Freediving isn’t learned in comfort.
It’s earned through pressure, uncertainty, and the willingness to stay when every instinct says leave.
Week One introduced the ocean.
Week Two tested my commitment.
This is the week I almost quit — and the week everything clicked.
Freediving — Week Two
I Almost Quit
The last two days were heavy.
Not physically — mentally.
I could feel the weight of the commitment pressing on me. The ocean wasn’t the problem. The pressure wasn’t the problem. My mind was.
When you’re a few feet below the surface, holding your breath, feeling the water compress your body while you pull yourself down a rope, everything in you wants one thing: don’t panic. Don’t inhale. Don’t lose control.
The stress is real. No matter who you are.
On top of that, I had coursework to study — over a hundred pages — plus first responder training. As advanced divers, we’re expected to be the most knowledgeable people in the water if something goes wrong. That responsibility hit me hard.
I couldn’t focus long enough to read. My mind was scattered. Overloaded.
And that’s when the doubts crept in.
This shit is hard.
I started questioning everything — and I realized something important: this is exactly why most people don’t do it. If it were easy, everyone would. But it isn’t. And that’s the point.
Instead of forcing it, I crashed. I napped. I was mentally exhausted. But deep down, I knew I had a choice to make.
“Put it off” is just another word for quit — at least for me.
And if I quit now, I might never come back.
I slept fine, but I knew I had to talk to the master instructor.
Am I in — or am I out?
The Moment of Decision
During Angamardana that morning, it hit me:
This is supposed to be hard.
So I messaged him. I told him I’d study that day and be ready to train tomorrow.
His reply:
“So happy to hear. Boat leaves at 11:00. See you at 10:30.”
It was 7:30 a.m.
WTF.
Well… if the universe thinks I’m ready by 11, then I guess I’m ready.
And here’s what mattered most:
Five years ago, if you threw an unplanned hike, canyon, or climb at me, I was out. No discussion. My “logic” masked fear. I needed time to prepare. To control. To strategize.
That wasn’t logic.
That was trauma.
I spent most of my life preparing for battles — mentally rehearsing survival — because I’d learned that no one was coming to help me. That habit followed me everywhere.
But sitting there, I saw it clearly:
Worrying about a future event is anxiety.
Anxiety is unnecessary suffering.
And uncertainty?
Uncertainty keeps you present.
If you’ve done your part, and you truly trust that life will meet you with what you need — with or without your permission — then resistance is pointless.
Ever since I started embracing uncertainty, my life has changed in ways I never could have planned.
Show Up
So there I was.
Buck up, buttercup — you’re going diving.

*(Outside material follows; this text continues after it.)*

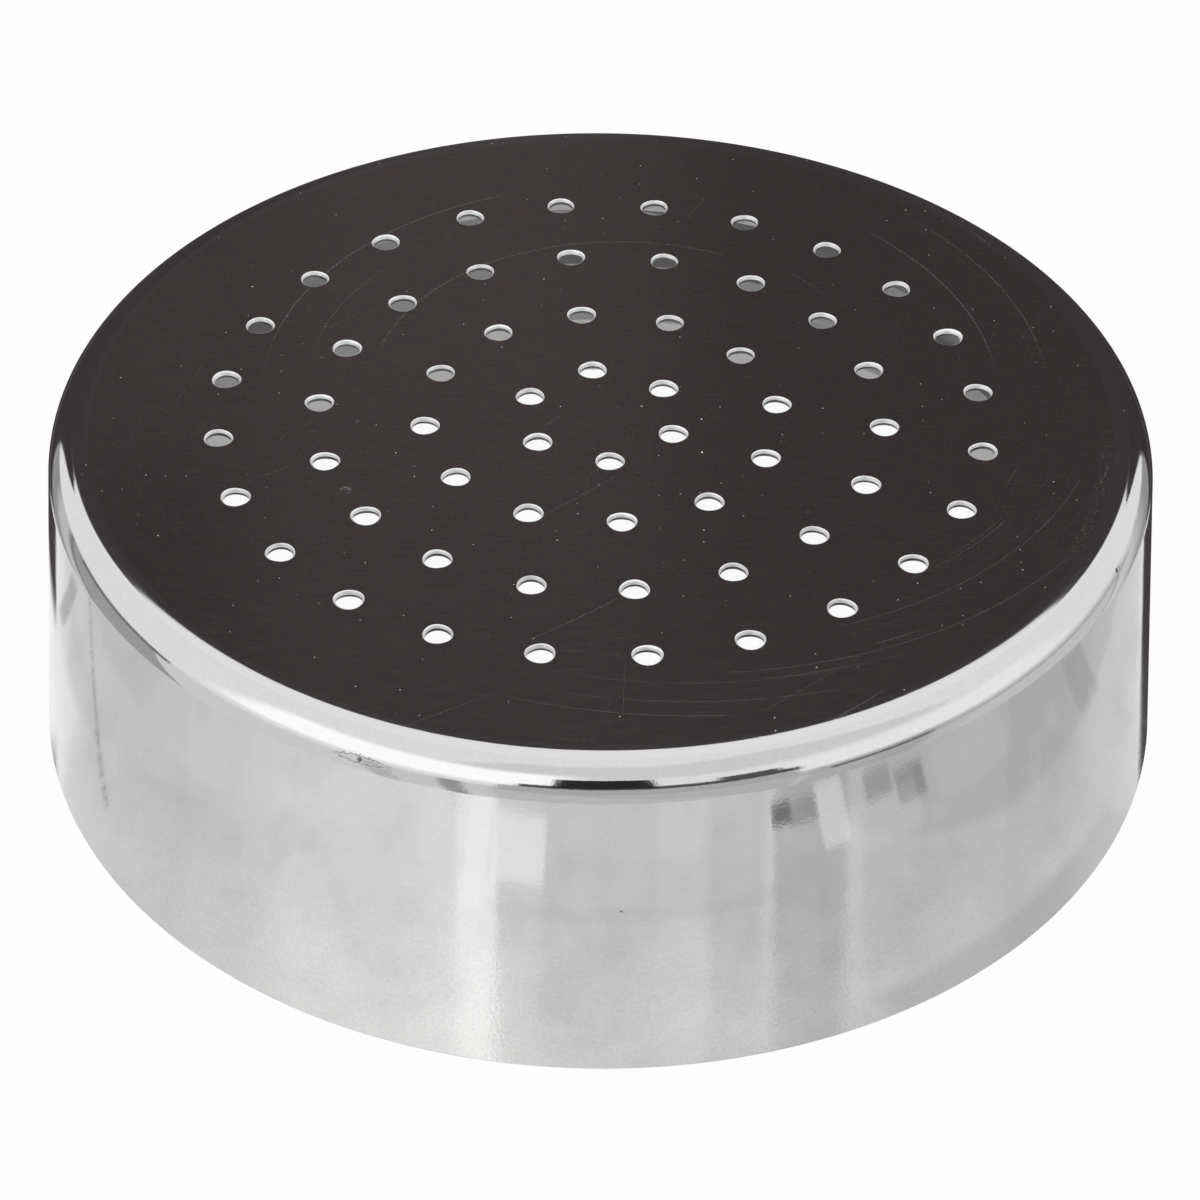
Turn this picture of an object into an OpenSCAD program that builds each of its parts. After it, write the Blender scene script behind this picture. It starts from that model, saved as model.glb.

No time to whine. No time to think. Just do what’s always gotten me here.
Show the fuck up.
Once the boat stopped and the lines were set, I was paired with a younger female diver who had more experience.
“Oscar, you’re first,” the instructor said.
I’m not stupid. I read manuals. And one small line changed everything:
When a student gets anxious, they take three chest breaths to calm themselves.
Chest breaths?
I’d been breathing only into my diaphragm — avoiding my chest entirely. That’s why the pressure felt overwhelming. My chest was collapsing.
So I adjusted.
Belly breaths first.
Then one full breath — diaphragm down, chest expanded — all the way full.
I took my time.
Snorkel out.
Gentle equalization.
Roll. Rope in the left hand. Nose in the right.
Equalize. Switch hands. Pull.
Slow. Smooth. No tension in my neck.
And then — before I knew it — I was 45 feet down, holding the white marker at the end of the rope.
I just paused there.
Plenty of air left.
No rush.
Slow ascent.
You’re home.
The ocean hit me like a drug.
I surfaced, took my three recovery breaths, and the instructor raised his hand and slapped me five.
“You looked comfortable down there.”
Hell yes I did.
Everything Clicked
The next ten to twelve dives were the same — calm, controlled, joyful.
He dropped the line to nearly fifty feet. I stopped anticipating. Stopped planning. I focused only on what I was doing while I was doing it. When I missed an equalization, I adjusted. When the water temperature shifted, I knew exactly where I was.
A few more pulls.
White marker.
Every time.
Day two felt even better. The fear was gone. I’d crossed the threshold. The rest was experience.
By day three, I told my instructor:
“I think I’ve earned the title freediver.”
He smiled.
“You sure did. You are now a freediver.”
WTF.
Wow.
Where in your life are you mistaking uncertainty for danger — when it might actually be the doorway?